9Un obstacle majeur à la mise en confiance vient du fait que la recherche est généralement admise comme un moment d’évaluation des pratiques dans lequel toute activité d’observation ou d’explicitation se retrouve vite habillée du manteau de « l’inspection ». La classe avec ses travaux enseignant-élèves reste un lieu d’intimité, une intimité qui ne se donne pas à voir et encore plus à comprendre et à retravailler sans une certaine appréhension. Ainsi, nous admettons qu’un enseignant-associé puisse changer de niveau d’engagement (le réduire ou l’amplifier suivant ses attentes) voire rompre celui-ci si la tâche devient impossible (sur les dix-neuf enseignants associés, un s’est arrêté après un trimestre, un autre après un an, la semaine précédant les premiers enregistrements vidéos).
4. Opérationnalisation du contrat
10Ce contrat est discuté, expliqué, commenté dans chaque établissement avec les enseignants qui souhaitent s’engager dans le processus : il ne s’agit pas de constituer un recueil de « bonnes pratiques ». Le chercheur et le correspondant local de la recherche s’appuient sur des exemples de travaux d’une recherche antérieure pour donner à comprendre comment les activités se concrétisent, le temps de travail que cela suppose, les ressources qui sont à disposition et les modes de fonctionnement. À l’occasion de la plupart des réunions, un rappel est fait sur ce que nous cherchons, comment nous le cherchons et sur la contribution que chacun apporte.
11Considérant que l’activité de l’enseignant est inaccessible de front à la simple observation comme au questionnement explicatif, cette méthodologie s’appuie sur l’établissement d’un crédit collectif entre chercheur et enseignants.
12Dans un premier temps, les enseignants sont « accompagnés » par le chercheur pour :
écrire la journée de travail d’un professionnel (hors du champ éducatif) et repérer des invariants au sujet de la professionnalité de ces professionnels ;
expliciter une situation d’enseignement-apprentissage et questionner les activités d’un autre par l’intermédiaire d’instructions au sosie croisées entre enseignants ;
laisser voir, enregistrer, interroger ses activités dans des situations différenciées (nouveaux dispositifs d’enseignement — cours ou Travaux Pratiques).
13Dans un second temps, le chercheur croise ces données pour les interpréter face à son cadre de questionnement. Simultanément, il soumet à la validation des enseignants associés les usages et les transformations des compétences présentes dans les activités déclarées, vécues et retravaillées.

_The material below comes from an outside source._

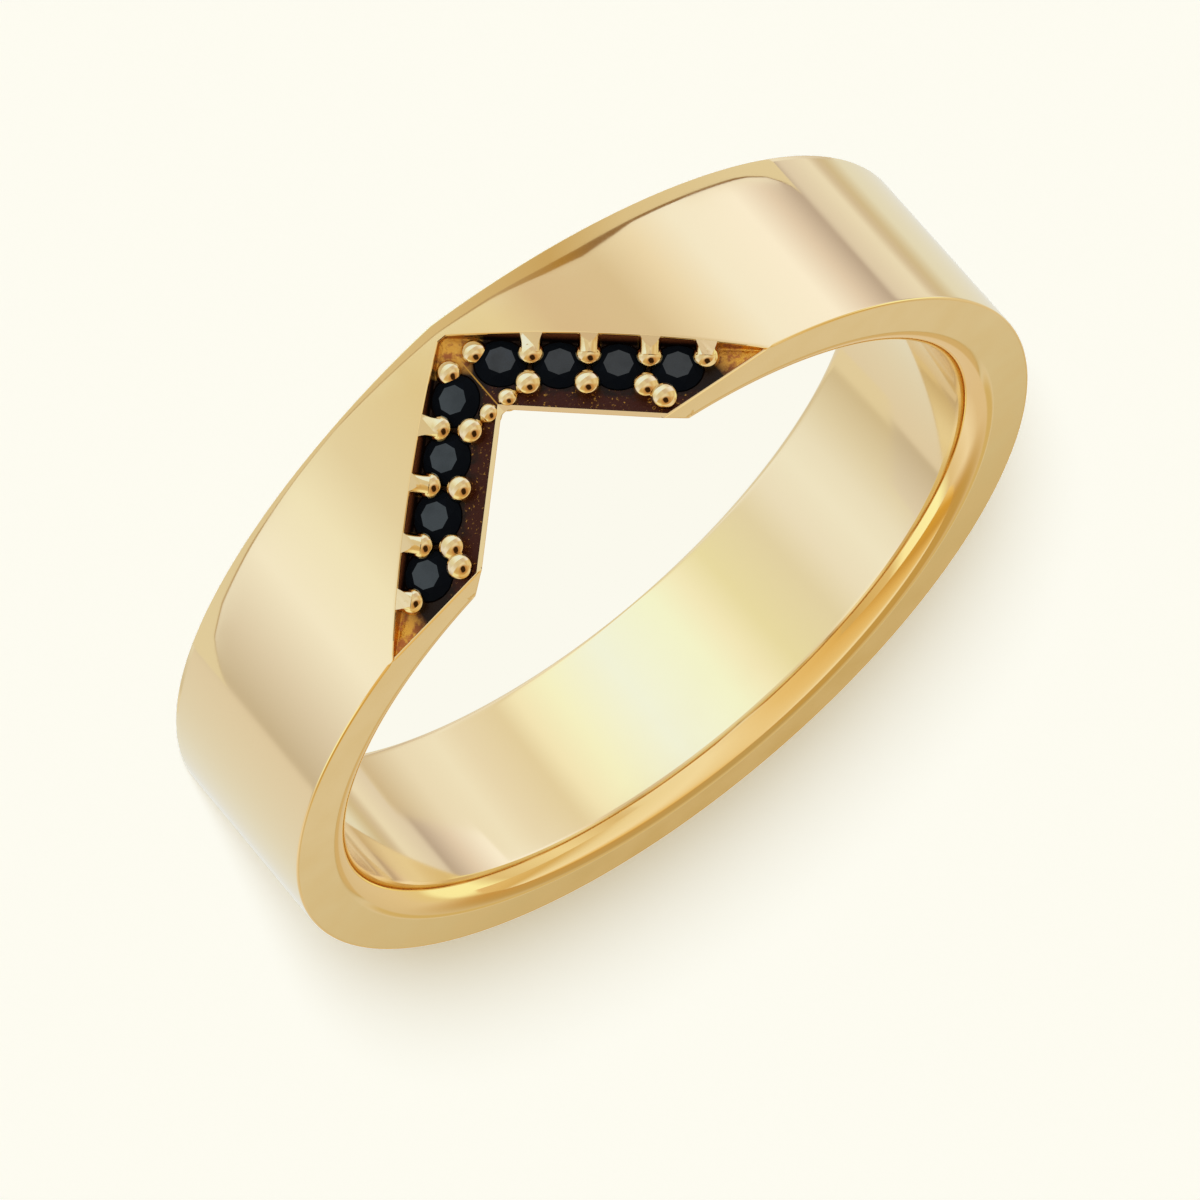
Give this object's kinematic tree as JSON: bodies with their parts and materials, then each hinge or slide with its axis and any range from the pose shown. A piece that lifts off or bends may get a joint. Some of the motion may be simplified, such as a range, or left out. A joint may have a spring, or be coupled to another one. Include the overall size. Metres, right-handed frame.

14La dynamique de la méthodologie est à comprendre sur les trois années de la recherche.
Constitution du corpus sur l’activité des enseignants concernés : collecte d’informations écrites, ou enregistrées sur trois situations scolaires afin d’identifier ce que l’on voudrait faire, ce que l’on fait et ce que l’on dit de ce que l’on a fait ou pas fait.
Construction des données : Préalablement à toute transformation, l’ensemble du corpus est archivé. Une sélection de moments lisibles et significatifs de leur travail est élaborée par les enseignants. Les données sont ensuite construites par numérisation et mises en forme des informations collectées (réalisation de DVD, transcriptions).
Croisement des données : cette partie du travail est une combinatoire conçue pour répondre à la question de recherche. Pour le chercheur, elle est présente d’une manière implicite dès la construction du corpus ; pour les enseignants associés, les arrangements entre les données ne prennent sens qu’à partir de la mise en place des entretiens d’auto et co-confrontation.
Interprétation : l’élaboration des résultats est schématiquement présentée comme une étape ultime. Toutefois sa construction est progressive, l’exemple de cheminement proposé par la suite constitue une ébauche tissée à la mi-temps de la recherche.
5. Les techniques de recueil
15Le schéma ci-dessous récapitule les étapes de recueil des informations et de construction des données.
5.1. Description de la journée de travail d’un professionnel
16En lycée professionnel, nous avons fait l’hypothèse que l’expression des caractéristiques du métier d’un autre permettrait de déterminer des représentations sur la professionnalité en évitant la dichotomie entre enseignements généraux et professionnels.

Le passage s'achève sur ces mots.